1. How many AirPods Pro have Apple sold? Millions? How many people posted on this thread to complain? A dozen maybe? Two dozen? It's not an issue. For you maybe, and the other squeaky wheels here, but it's not an issue with the firmware. It just isn't. Even 1% of the product user base complaining would be tens of thousands of people. Where's that crowd? Where's the twitter posts
@TimCook with thousands of likes begging to fix the "dramatically decreased" ANC?
Apple's wearables department (Airpods, Watch, etc) generates more revenue than Netflix. Do you honestly think they accidentally or unknowingly crippled a blockbuster feature on their flagship product, and moreover, have refused to fix it for months? ?
2. "Experienced a dramatic decrease" Except, that's not what everyone is describing. I've seen it described as "not quite as good," "slightly worse," Even the RTINGS test describes only a modest decrease in the low-end of 4 dB, hardly "dramatic."

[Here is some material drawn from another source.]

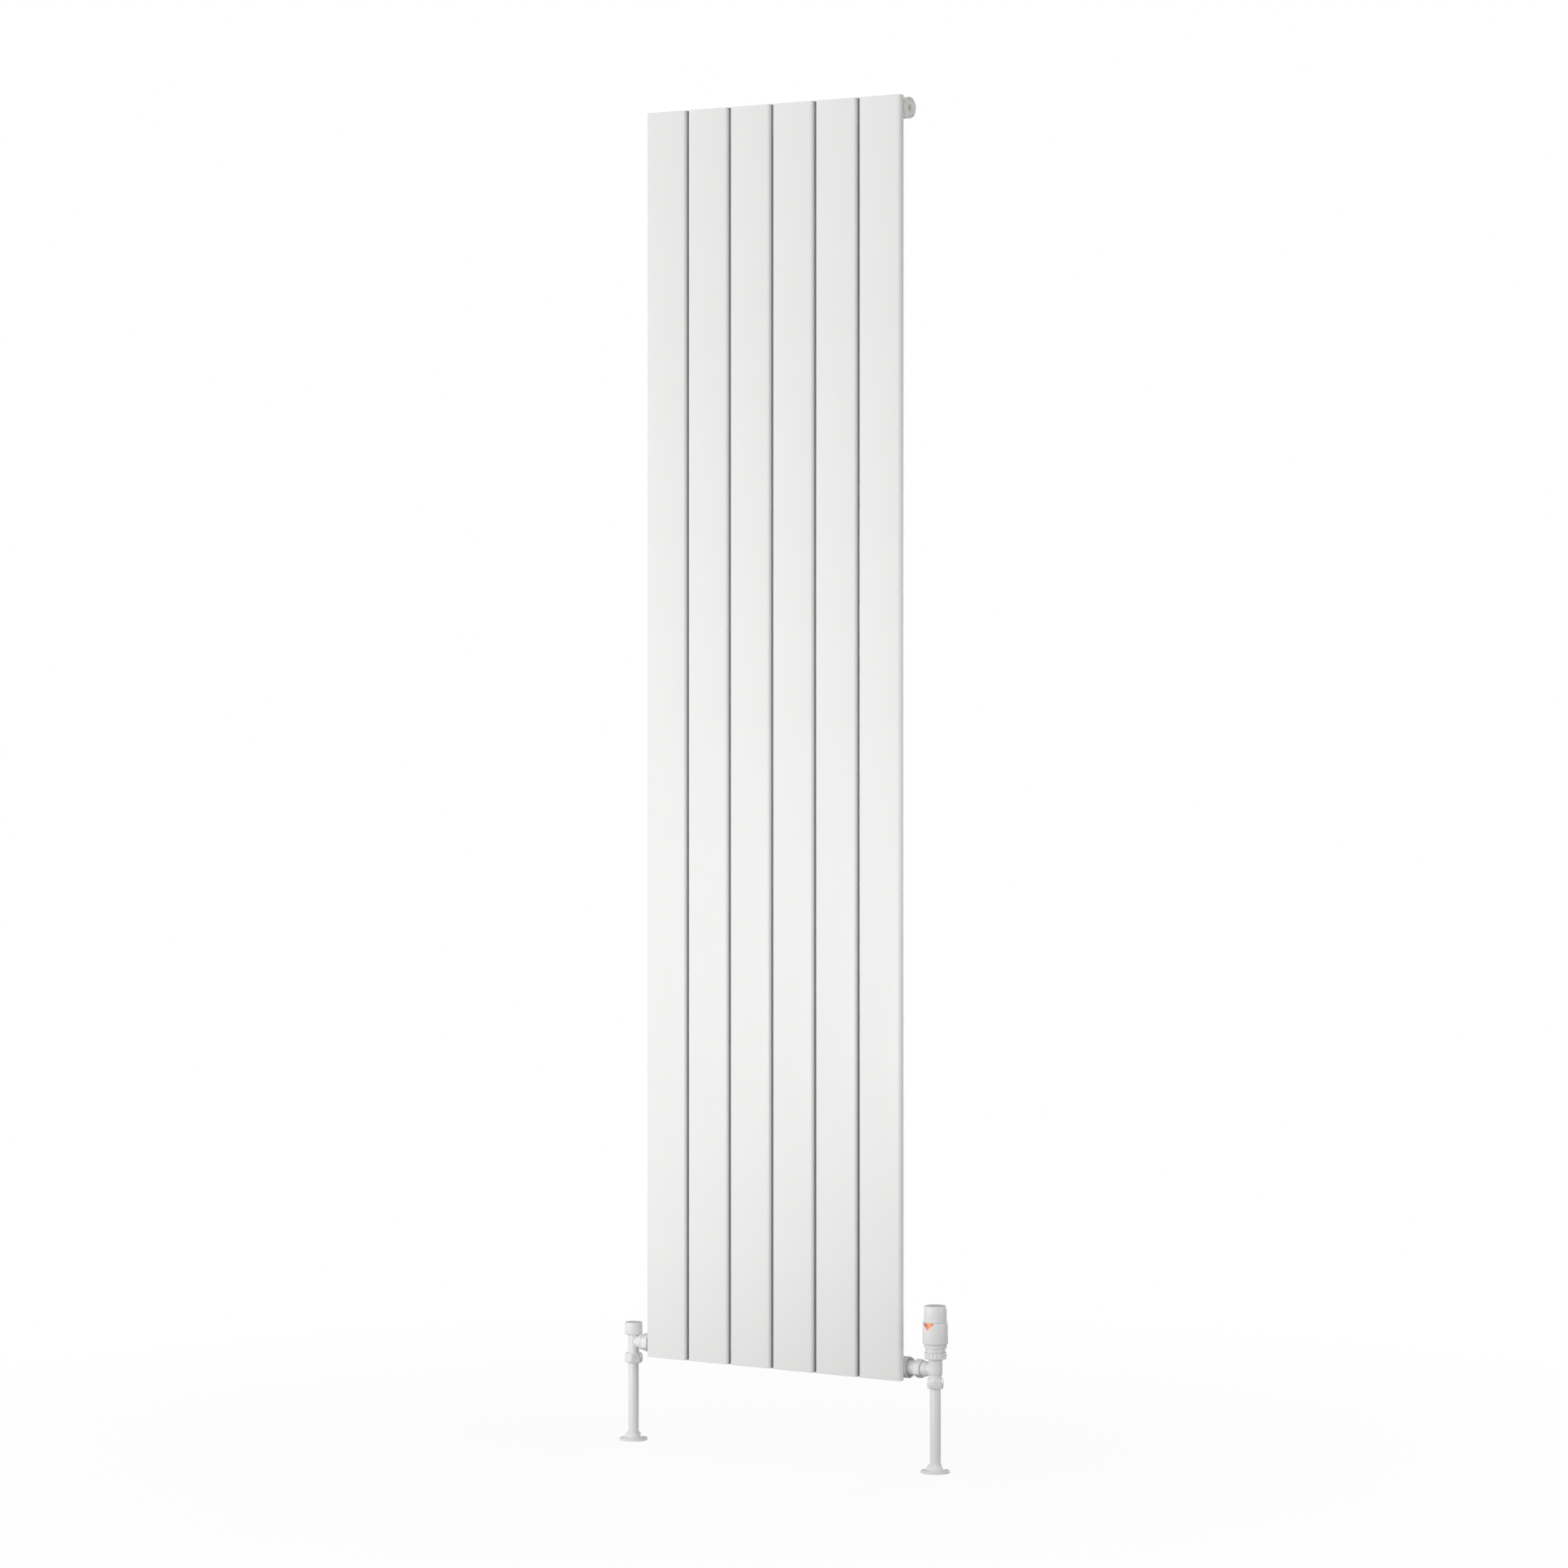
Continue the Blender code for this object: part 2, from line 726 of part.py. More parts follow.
def make_pointer(name, grow, inner, outer):
    """An inverted triangle with a blunt tip, facing the front, between two radii."""
    side = POINTER_HALF_WIDTH + grow * 1.6
    tip = POINTER_TIP - grow
    outline = [
        (-side, POINTER_TOP + grow),
        (-1.9 - grow, tip + 0.8),
        (0, tip),
        (1.9 + grow, tip + 0.8),
        (side, POINTER_TOP + grow),
    ]
    pointer = prism(name, outline, -20.0, -10.0)
    pointer.data.transform(Matrix(((1, 0, 0, 0), (0, 0, 1, 0), (0, 1, 0, 0), (0, 0, 0, 1))))
    pointer.data.flip_normals()
    pointer.data.transform(Matrix.Rotation(math.radians(POINTER_TURN), 4, "Z"))
    low = POINTER_TIP - 3.0
    high = POINTER_TOP + 3.0
    shell = turned("shell", [(inner, low), (outer, low), (outer, high), (inner, high)], FINE)
    return finish(combine(pointer, shell, "INTERSECT"), "copper")


def make_knob_sleeve():
    profile = [
        (14.6, 174.0),
        (15.4, 174.0),
        (CAP_RADIUS, 174.5),
        (CAP_RADIUS, 178.9),
        (KNOB_RADIUS, 180.8),
        (KNOB_RADIUS, SLEEVE_TOP - 0.4),
        (17.2, SLEEVE_TOP),
        (14.8, SLEEVE_TOP),
        (14.8, 196.5),
        (9.0, 196.5),
        (9.0, 193.9),
        (14.6, 193.9),
    ]
    sleeve = turned("trv_knob_sleeve", profile, FINE)
    cut(sleeve, make_pointer("pocket", FIT, KNOB_RADIUS - 0.9, KNOB_RADIUS + 2.0))
    return finish(sleeve, "white_plastic")


# ---------------------------------------------------------------- lockshield valve, left


def make_lockshield_body():
    outside = [
        (0, 119.0),
        (SPIGOT_RADIUS, 119.0),
        (SPIGOT_RADIUS, 126.2),
        (7.9, 127.3),
        (7.9, 156.3),
        (0, 156.3),
    ]
    body = on_pipe_axis(turned("lockshield_body", outside), "left")
    branch = [
        (0, BODY_END),
        (9.5, BODY_END),
        (9.5, 22.4),
        (11.6, 22.4),
        (11.6, 24.6),
        (6.6, 36.8),
        (6.6, BRANCH_REACH),
        (0, BRANCH_REACH),
    ]
    join(body, along_branch(turned("branch", branch, ROUND, "-X"), "left"))
    waterway = [
        (0, 118.0),
        (PIPE_RADIUS + FIT, 118.0),
        (PIPE_RADIUS + FIT, 124.8),
        (5.0, 124.8),
        (5.0, 136.6),
        (3.6, 136.6),
        (3.6, 138.2),
        (6.2, 138.2),
        (6.2, 157.0),
        (0, 157.0),
    ]
    cut(body, on_pipe_axis(turned("waterway", waterway), "left"))
    cut(body, along_branch(rod(4.4, BODY_END - 1, BRANCH_REACH, COARSE, "-X"), "left"))
    finish(body, "white_paint")


def make_lockshield_insert():
    washer = [(0, 140.0), (5.6, 140.0), (5.6, 143.2), (2.3, 143.2), (2.3, 141.2), (0, 141.2)]
    on_pipe_axis(finish(turned("lockshield_washer", washer, COARSE), "black_rubber"), "left")
    spindle_profile = [
        (0, 141.5),
        (2.0, 141.5),
        (2.0, 147.5),
        (5.9, 147.5),
        (5.9, 151.5),
        (2.5, 151.5),
        (2.5, 162.3),
        (0, 162.3),
    ]
    spindle = turned("lockshield_spindle", spindle_profile, ROUND)
    cut(spindle, rod(1.6, 159.0, 163.0, 6))
    on_pipe_axis(finish(spindle, "brass"), "left")
    gland = prism("lockshield_gland_nut", hexagon(13.0), 156.6, 160.0)
    join(gland, rod(5.9, 153.6, 157.0))
    cut(gland, rod(2.8, 153.0, 161.0))
    cut(gland, rod(4.5, 158.0, 161.0))
    on_pipe_axis(finish(gland, "brass"), "left")
    seal = [(2.8, 158.3), (4.2, 158.3), (4.2, 159.7), (2.8, 159.7)]
    on_pipe_axis(finish(turned("lockshield_gland_seal", seal, ROUND), "black_rubber"), "left")


def make_lockshield_cap():
    profile = [
        (8.3, 152.8),
        (10.8, 153.0),
        (12.8, 155.0),
        (12.8, 170.4),
        (11.7, 171.5),
        (0, 171.5),
        (0, 169.9),
        (11.2, 169.9),
        (11.2, 156.0),
        (8.3, 154.4),
    ]
    on_pipe_axis(finish(turned("lockshield_cap", profile, FINE), "white_plastic"), "left")


def main():
    clear_scene()
    make_panels()
    make_headers()
    make_end_bushes()
    make_blanking_plug()
    make_air_vent()
    make_brackets()
    for prefix, side in (("trv", "right"), ("lockshield", "left")):
        make_union(prefix, side)
        make_collar(side)
    make_compression_joint("trv", "right", 21.0, 117.8, 131.2, 124.7)
    make_compression_joint("lockshield", "left", 23.6, 112.1, 126.9, 119.0)
    make_pipe("right", 134.0)
    make_pipe("left", 124.5)
    make_trv_body()
    make_trv_insert()
    make_stem_spring()
    make_trv_ring_nut()
    make_trv_head()
    make_lockshield_body()
    make_lockshield_insert()
    make_lockshield_cap()


main()
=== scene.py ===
"""Looks of a vertical flat-panel radiator with a thermostatic and a lockshield valve."""

import math

import bmesh
import bpy
from mathutils import Matrix, Vector


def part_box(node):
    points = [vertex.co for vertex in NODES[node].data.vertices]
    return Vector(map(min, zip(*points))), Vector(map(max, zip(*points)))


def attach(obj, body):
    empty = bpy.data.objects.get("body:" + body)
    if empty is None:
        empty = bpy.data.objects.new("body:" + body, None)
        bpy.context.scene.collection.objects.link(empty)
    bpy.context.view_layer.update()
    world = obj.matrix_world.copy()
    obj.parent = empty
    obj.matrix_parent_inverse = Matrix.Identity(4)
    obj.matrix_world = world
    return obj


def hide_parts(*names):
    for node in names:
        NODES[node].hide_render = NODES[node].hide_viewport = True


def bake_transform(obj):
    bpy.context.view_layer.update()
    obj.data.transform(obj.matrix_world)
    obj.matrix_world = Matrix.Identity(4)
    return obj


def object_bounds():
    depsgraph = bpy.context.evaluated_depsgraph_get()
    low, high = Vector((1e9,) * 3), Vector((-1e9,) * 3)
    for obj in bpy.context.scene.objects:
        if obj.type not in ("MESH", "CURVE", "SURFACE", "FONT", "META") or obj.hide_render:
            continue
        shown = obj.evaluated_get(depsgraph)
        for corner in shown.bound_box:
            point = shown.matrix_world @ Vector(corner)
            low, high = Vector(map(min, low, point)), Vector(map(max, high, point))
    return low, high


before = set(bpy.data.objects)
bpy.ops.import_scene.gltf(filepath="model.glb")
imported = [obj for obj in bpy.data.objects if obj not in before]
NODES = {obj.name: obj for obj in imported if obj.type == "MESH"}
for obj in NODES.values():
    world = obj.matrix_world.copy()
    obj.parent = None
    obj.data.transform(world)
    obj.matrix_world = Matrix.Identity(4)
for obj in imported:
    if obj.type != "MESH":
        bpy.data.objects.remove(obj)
cad_low, cad_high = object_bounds()

MM = 0.001
ROOT = "radiator"


def centre(node):
    low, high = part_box(node)
    return (low + high) / 2


HEADER_LOW = centre("header_bottom")
HEADER_HIGH = centre("header_top")
HALF_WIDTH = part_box("header_bottom")[1].x
PIPE = {"left": centre("pipe_left"), "right": centre("pipe_right")}
BRANCH_REACH = (abs(PIPE["right"].x) - HALF_WIDTH) / MM
SIDES = {"left": (-1, "-X"), "right": (1, "+X")}
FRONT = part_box("panel_1")[0].y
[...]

Take a look at this reddit post. The top comment with 310 upvotes:
Emphasis mine. How can a firmware problem be so subjective?
If firmware was to blame, at least among the people affected, it would be the same effect. But it's not. Apple would issue a recall, a statement, or simply a new firmware with a Command + Z on whatever they did to the ANC, same as when their keyboards, antennas, and iPhone batteries came up short and people complained. But they haven't.
You know what
does affect ANC in differing quantities depending on the person though? Poor ear fit. Sometimes I think my ANC is worse or even non-existent, and then I push them back into my ear firmly and voila, ANC is working great, same as day 1 when I bought them. These are in-ear earbuds that support their own weight solely by the fit inside the ear.
Of course there will be fit issues, and given that even a slightly loose fit causes a huge decrease in ANC, it's a lot likelier root of this problem than some phantom firmware.
3. This "firmware killed the ANC" conspiracy is nothing new. It"s cropped up on Sony and Bose noise-cancelling headphones, the
Bose QC35, and the
Sony WH-1000XM3. Bose even went so far as to dispatch engineers to customers' homes around Boston to diagnose the issue.
No change in ANC performance was found. Like it or not, audio is subjective, and the effectiveness of active noise-cancelling seems to be a frequent target of people's generally unfounded ire. To an outsider looking in at this problem, there's reason to be seriously skeptical that it even exists.
Look, I get it, no one wants to be told they're imagining things. And for you, maybe the ANC really has decreased.
But it's not the firmware.
No really, I promise you, it's REALLY not the firmware.
When you got your replacement pair from Apple, did you use the new earcups, or the ones from your old pair? You did contact Apple and get a replacement pair, right?